It is 9 am in Homer on January 21st. An orange glow grows on the southern horizon as the sun lazily creeps its way towards its rise in about an hour. It is below zero for yet another morning. The ice on the bay has extended a little further out. I throw more logs in the wood stove and pour some coffee. My back still hurts from digging out from the last storm. Thanks to a sea surface temperature phenomenon called La Nina, it continues to be quite a winter in Alaska.
Until the last few days, the “lower 48” has had it pretty easy so far. The Jet Stream has stayed at high latitudes, and the cold air has been concentrated in Alaska and Canada. This winter has frozen itself firmly in the memories of Alaska residents. Tales of a catastrophic winter hurricane in November, heating fuel shortages in Nome, fifty below zero temperatures, roof-collapsing snow-loads in Cordova and Valdez, and ferocious blizzards have all made national news.
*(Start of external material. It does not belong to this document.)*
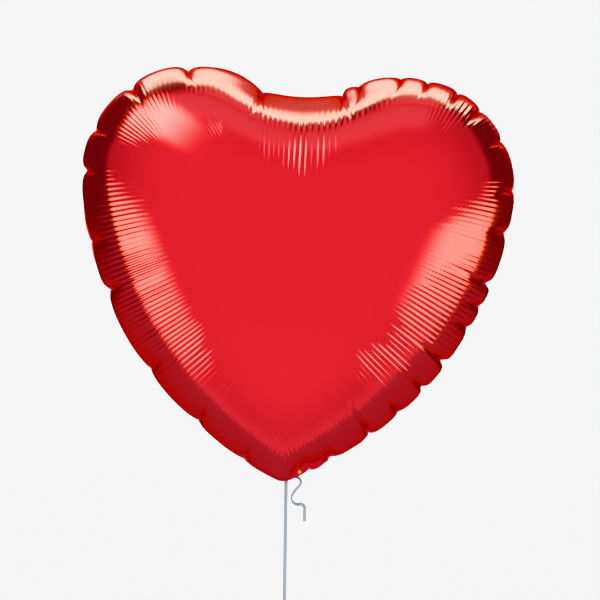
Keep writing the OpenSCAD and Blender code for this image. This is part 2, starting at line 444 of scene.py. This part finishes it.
    def seam(self) -> Array:
        """The sealed edge outside the panels, crumpled where it is drawn in.

        Returns:
            Rows of points from the seam's front out to the edge and back in behind it.
        """
        rng = np.random.default_rng(self.seed + 20)
        inner = self.seam_line()
        share = np.clip(0.78 + 0.28 * self.noise(rng, 34 * MM), 0.55, 1.0)
        tip = smooth_step(45 * MM, 25 * MM, np.abs(self.run - self.length / 2))
        width = self.filled.shape.seam_w * (share + (1 - share) * tip)
        wave = 1.5 * MM * self.noise(rng, 6 * MM) + 1.2 * MM * self.noise(rng, 17 * MM)
        wave *= 1 - 0.85 * tip
        rows = []
        for part in (0.0, 0.33, 0.66, 1.0):
            out = self.normal * (width * part)[:, None]
            rows.append(inner + np.stack([out[:, 0], wave * part**1.3, out[:, 1]], 1))
        front = [row - [0, self.foil_half, 0] for row in rows]
        back = [row + [0, self.foil_half, 0] for row in rows[::-1]]
        return np.stack(front + back)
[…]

Many of my friends and family members have contacted me to see how we are fairing in Homer. We have had our moments for sure. Here is a video that I put together of a blizzard last week. Homer is pretty mild and dry compared to other locations in the state, but we do get nailed by some pretty wicked storms from time to time. This was one of the worst I have seen. Some snow drifts reached 12 feet or more on higher elevation roads, some residents were housebound for 3 days, winds gusting to 65 mph created dangerous blizzard conditions, and the town was officially closed for a full day. Folks are still moving snow around and recovering.
Nice video footage of the storm, tell me you have a truck with a plow. You must be longing for the days of summer bear tours, I know I am.:)) Looking forward to the tour in July. How did things turn out with the wolf hunt in Alaska?